⟨

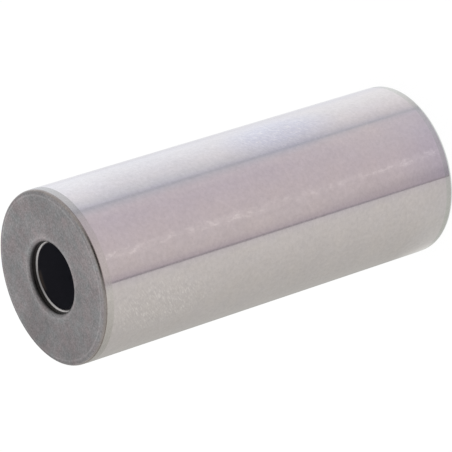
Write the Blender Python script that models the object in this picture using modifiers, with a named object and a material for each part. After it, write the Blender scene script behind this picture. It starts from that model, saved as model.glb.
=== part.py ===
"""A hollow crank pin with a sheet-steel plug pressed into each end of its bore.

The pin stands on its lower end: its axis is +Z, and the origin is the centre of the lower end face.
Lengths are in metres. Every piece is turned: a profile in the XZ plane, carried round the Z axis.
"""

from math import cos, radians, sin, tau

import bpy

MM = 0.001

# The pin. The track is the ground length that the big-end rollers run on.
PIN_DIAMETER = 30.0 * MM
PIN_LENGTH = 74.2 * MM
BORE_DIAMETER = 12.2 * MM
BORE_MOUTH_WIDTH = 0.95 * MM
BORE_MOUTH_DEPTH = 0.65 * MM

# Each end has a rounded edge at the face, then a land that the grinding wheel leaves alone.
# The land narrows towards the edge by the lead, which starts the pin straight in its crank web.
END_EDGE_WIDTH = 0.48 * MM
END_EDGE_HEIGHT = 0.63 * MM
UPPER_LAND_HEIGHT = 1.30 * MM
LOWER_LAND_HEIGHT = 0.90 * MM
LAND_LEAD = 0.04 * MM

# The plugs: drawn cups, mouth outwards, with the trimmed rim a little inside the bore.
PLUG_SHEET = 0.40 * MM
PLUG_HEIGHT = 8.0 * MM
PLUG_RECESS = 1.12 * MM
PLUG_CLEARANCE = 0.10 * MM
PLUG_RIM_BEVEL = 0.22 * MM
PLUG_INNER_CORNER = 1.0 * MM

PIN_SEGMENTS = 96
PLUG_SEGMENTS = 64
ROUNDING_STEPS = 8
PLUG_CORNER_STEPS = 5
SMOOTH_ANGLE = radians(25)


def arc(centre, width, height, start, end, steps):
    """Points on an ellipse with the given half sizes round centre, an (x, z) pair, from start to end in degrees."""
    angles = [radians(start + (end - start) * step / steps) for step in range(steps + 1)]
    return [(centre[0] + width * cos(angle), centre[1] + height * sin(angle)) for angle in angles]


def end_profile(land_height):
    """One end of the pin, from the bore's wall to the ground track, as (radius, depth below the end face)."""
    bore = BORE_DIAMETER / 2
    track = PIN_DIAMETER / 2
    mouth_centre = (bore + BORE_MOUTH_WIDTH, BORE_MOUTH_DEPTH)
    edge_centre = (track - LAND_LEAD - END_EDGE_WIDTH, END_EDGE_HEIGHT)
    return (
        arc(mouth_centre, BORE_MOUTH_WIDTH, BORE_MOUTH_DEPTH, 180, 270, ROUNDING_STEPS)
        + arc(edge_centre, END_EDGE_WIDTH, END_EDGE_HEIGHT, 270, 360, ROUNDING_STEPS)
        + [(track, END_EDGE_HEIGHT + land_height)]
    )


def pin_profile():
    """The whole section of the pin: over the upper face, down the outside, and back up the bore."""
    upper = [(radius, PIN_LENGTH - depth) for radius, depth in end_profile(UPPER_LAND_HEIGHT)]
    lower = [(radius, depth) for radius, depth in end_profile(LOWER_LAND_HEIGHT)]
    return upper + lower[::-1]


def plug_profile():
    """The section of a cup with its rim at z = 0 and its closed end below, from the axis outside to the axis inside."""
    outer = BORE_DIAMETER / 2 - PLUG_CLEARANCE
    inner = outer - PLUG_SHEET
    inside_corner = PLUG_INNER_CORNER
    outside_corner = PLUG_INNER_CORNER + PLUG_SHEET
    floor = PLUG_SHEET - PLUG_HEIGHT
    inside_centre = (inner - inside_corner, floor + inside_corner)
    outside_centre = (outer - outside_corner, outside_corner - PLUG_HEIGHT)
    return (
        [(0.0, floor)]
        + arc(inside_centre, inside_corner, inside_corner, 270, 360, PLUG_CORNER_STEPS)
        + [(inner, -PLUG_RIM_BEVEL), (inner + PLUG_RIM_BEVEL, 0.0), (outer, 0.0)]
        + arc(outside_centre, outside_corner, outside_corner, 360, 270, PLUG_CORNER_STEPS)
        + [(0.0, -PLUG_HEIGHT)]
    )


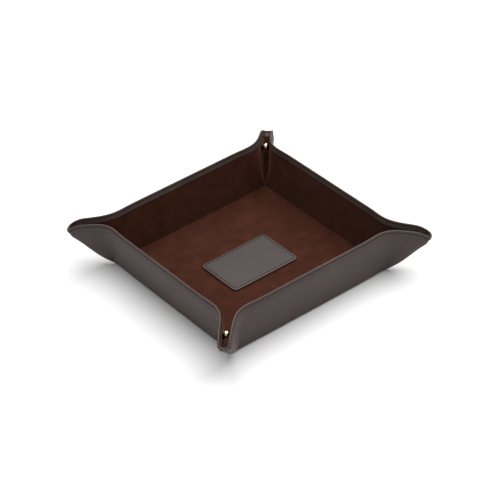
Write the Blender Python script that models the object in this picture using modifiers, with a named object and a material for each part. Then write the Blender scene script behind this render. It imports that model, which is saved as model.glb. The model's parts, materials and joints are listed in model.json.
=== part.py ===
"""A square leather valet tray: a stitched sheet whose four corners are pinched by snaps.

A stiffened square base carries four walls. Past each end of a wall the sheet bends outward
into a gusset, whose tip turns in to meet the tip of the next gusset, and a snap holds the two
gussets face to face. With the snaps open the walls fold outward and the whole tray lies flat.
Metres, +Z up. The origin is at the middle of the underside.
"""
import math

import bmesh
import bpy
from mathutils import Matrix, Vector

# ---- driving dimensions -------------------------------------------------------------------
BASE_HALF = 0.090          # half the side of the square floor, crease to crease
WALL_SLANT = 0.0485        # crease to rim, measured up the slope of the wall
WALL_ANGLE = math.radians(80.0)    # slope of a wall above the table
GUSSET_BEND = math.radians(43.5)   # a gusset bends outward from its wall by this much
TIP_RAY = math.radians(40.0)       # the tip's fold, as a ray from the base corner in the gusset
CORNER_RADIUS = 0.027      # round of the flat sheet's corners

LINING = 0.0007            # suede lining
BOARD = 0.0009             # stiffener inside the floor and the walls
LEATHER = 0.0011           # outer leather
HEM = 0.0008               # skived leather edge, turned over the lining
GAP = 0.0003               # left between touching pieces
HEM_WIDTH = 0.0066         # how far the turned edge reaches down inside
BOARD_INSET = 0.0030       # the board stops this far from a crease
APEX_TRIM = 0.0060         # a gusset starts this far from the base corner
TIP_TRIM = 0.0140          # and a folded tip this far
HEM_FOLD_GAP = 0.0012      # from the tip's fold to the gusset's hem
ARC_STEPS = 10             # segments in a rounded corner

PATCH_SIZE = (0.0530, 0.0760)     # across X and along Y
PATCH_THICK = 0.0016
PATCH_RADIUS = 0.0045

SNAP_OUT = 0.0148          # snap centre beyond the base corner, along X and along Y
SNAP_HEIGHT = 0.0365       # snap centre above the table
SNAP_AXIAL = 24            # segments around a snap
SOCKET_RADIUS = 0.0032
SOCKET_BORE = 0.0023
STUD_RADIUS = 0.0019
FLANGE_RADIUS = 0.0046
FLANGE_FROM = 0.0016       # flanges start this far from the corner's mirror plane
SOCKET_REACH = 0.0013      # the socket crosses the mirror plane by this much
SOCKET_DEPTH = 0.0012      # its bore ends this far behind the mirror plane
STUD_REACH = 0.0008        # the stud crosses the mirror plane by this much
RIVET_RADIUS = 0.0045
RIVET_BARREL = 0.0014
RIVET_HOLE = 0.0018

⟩

#### Task to complete
Write out all the lines again, exactly as they are.

#### Completed task
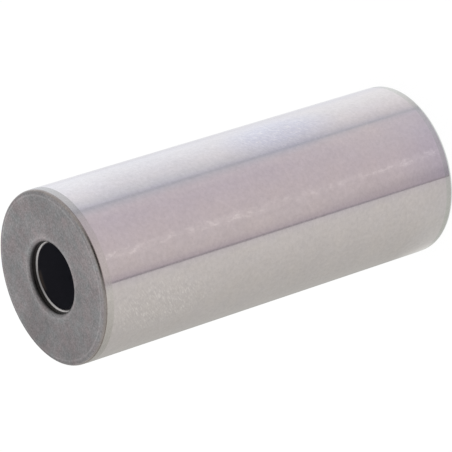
Write the Blender Python script that models the object in this picture using modifiers, with a named object and a material for each part. After it, write the Blender scene script behind this picture. It starts from that model, saved as model.glb.
=== part.py ===
"""A hollow crank pin with a sheet-steel plug pressed into each end of its bore.

The pin stands on its lower end: its axis is +Z, and the origin is the centre of the lower end face.
Lengths are in metres. Every piece is turned: a profile in the XZ plane, carried round the Z axis.
"""

from math import cos, radians, sin, tau

import bpy

MM = 0.001

# The pin. The track is the ground length that the big-end rollers run on.
PIN_DIAMETER = 30.0 * MM
PIN_LENGTH = 74.2 * MM
BORE_DIAMETER = 12.2 * MM
BORE_MOUTH_WIDTH = 0.95 * MM
BORE_MOUTH_DEPTH = 0.65 * MM

# Each end has a rounded edge at the face, then a land that the grinding wheel leaves alone.
# The land narrows towards the edge by the lead, which starts the pin straight in its crank web.
END_EDGE_WIDTH = 0.48 * MM
END_EDGE_HEIGHT = 0.63 * MM
UPPER_LAND_HEIGHT = 1.30 * MM
LOWER_LAND_HEIGHT = 0.90 * MM
LAND_LEAD = 0.04 * MM

# The plugs: drawn cups, mouth outwards, with the trimmed rim a little inside the bore.
PLUG_SHEET = 0.40 * MM
PLUG_HEIGHT = 8.0 * MM
PLUG_RECESS = 1.12 * MM
PLUG_CLEARANCE = 0.10 * MM
PLUG_RIM_BEVEL = 0.22 * MM
PLUG_INNER_CORNER = 1.0 * MM

PIN_SEGMENTS = 96
PLUG_SEGMENTS = 64
ROUNDING_STEPS = 8
PLUG_CORNER_STEPS = 5
SMOOTH_ANGLE = radians(25)


def arc(centre, width, height, start, end, steps):
    """Points on an ellipse with the given half sizes round centre, an (x, z) pair, from start to end in degrees."""
    angles = [radians(start + (end - start) * step / steps) for step in range(steps + 1)]
    return [(centre[0] + width * cos(angle), centre[1] + height * sin(angle)) for angle in angles]


def end_profile(land_height):
    """One end of the pin, from the bore's wall to the ground track, as (radius, depth below the end face)."""
    bore = BORE_DIAMETER / 2
    track = PIN_DIAMETER / 2
    mouth_centre = (bore + BORE_MOUTH_WIDTH, BORE_MOUTH_DEPTH)
    edge_centre = (track - LAND_LEAD - END_EDGE_WIDTH, END_EDGE_HEIGHT)
    return (
        arc(mouth_centre, BORE_MOUTH_WIDTH, BORE_MOUTH_DEPTH, 180, 270, ROUNDING_STEPS)
        + arc(edge_centre, END_EDGE_WIDTH, END_EDGE_HEIGHT, 270, 360, ROUNDING_STEPS)
        + [(track, END_EDGE_HEIGHT + land_height)]
    )


def pin_profile():
    """The whole section of the pin: over the upper face, down the outside, and back up the bore."""
    upper = [(radius, PIN_LENGTH - depth) for radius, depth in end_profile(UPPER_LAND_HEIGHT)]
    lower = [(radius, depth) for radius, depth in end_profile(LOWER_LAND_HEIGHT)]
    return upper + lower[::-1]


def plug_profile():
    """The section of a cup with its rim at z = 0 and its closed end below, from the axis outside to the axis inside."""
    outer = BORE_DIAMETER / 2 - PLUG_CLEARANCE
    inner = outer - PLUG_SHEET
    inside_corner = PLUG_INNER_CORNER
    outside_corner = PLUG_INNER_CORNER + PLUG_SHEET
    floor = PLUG_SHEET - PLUG_HEIGHT
    inside_centre = (inner - inside_corner, floor + inside_corner)
    outside_centre = (outer - outside_corner, outside_corner - PLUG_HEIGHT)
    return (
        [(0.0, floor)]
        + arc(inside_centre, inside_corner, inside_corner, 270, 360, PLUG_CORNER_STEPS)
        + [(inner, -PLUG_RIM_BEVEL), (inner + PLUG_RIM_BEVEL, 0.0), (outer, 0.0)]
        + arc(outside_centre, outside_corner, outside_corner, 360, 270, PLUG_CORNER_STEPS)
        + [(0.0, -PLUG_HEIGHT)]
    )


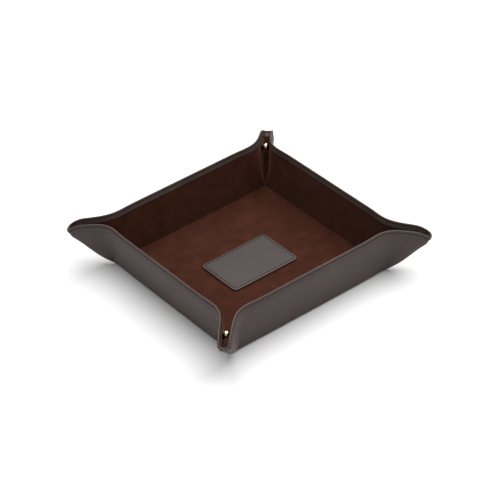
Write the Blender Python script that models the object in this picture using modifiers, with a named object and a material for each part. Then write the Blender scene script behind this render. It imports that model, which is saved as model.glb. The model's parts, materials and joints are listed in model.json.
=== part.py ===
"""A square leather valet tray: a stitched sheet whose four corners are pinched by snaps.

A stiffened square base carries four walls. Past each end of a wall the sheet bends outward
into a gusset, whose tip turns in to meet the tip of the next gusset, and a snap holds the two
gussets face to face. With the snaps open the walls fold outward and the whole tray lies flat.
Metres, +Z up. The origin is at the middle of the underside.
"""
import math

import bmesh
import bpy
from mathutils import Matrix, Vector

# ---- driving dimensions -------------------------------------------------------------------
BASE_HALF = 0.090          # half the side of the square floor, crease to crease
WALL_SLANT = 0.0485        # crease to rim, measured up the slope of the wall
WALL_ANGLE = math.radians(80.0)    # slope of a wall above the table
GUSSET_BEND = math.radians(43.5)   # a gusset bends outward from its wall by this much
TIP_RAY = math.radians(40.0)       # the tip's fold, as a ray from the base corner in the gusset
CORNER_RADIUS = 0.027      # round of the flat sheet's corners

LINING = 0.0007            # suede lining
BOARD = 0.0009             # stiffener inside the floor and the walls
LEATHER = 0.0011           # outer leather
HEM = 0.0008               # skived leather edge, turned over the lining
GAP = 0.0003               # left between touching pieces
HEM_WIDTH = 0.0066         # how far the turned edge reaches down inside
BOARD_INSET = 0.0030       # the board stops this far from a crease
APEX_TRIM = 0.0060         # a gusset starts this far from the base corner
TIP_TRIM = 0.0140          # and a folded tip this far
HEM_FOLD_GAP = 0.0012      # from the tip's fold to the gusset's hem
ARC_STEPS = 10             # segments in a rounded corner

PATCH_SIZE = (0.0530, 0.0760)     # across X and along Y
PATCH_THICK = 0.0016
PATCH_RADIUS = 0.0045

SNAP_OUT = 0.0148          # snap centre beyond the base corner, along X and along Y
SNAP_HEIGHT = 0.0365       # snap centre above the table
SNAP_AXIAL = 24            # segments around a snap
SOCKET_RADIUS = 0.0032
SOCKET_BORE = 0.0023
STUD_RADIUS = 0.0019
FLANGE_RADIUS = 0.0046
FLANGE_FROM = 0.0016       # flanges start this far from the corner's mirror plane
SOCKET_REACH = 0.0013      # the socket crosses the mirror plane by this much
SOCKET_DEPTH = 0.0012      # its bore ends this far behind the mirror plane
STUD_REACH = 0.0008        # the stud crosses the mirror plane by this much
RIVET_RADIUS = 0.0045
RIVET_BARREL = 0.0014
RIVET_HOLE = 0.0018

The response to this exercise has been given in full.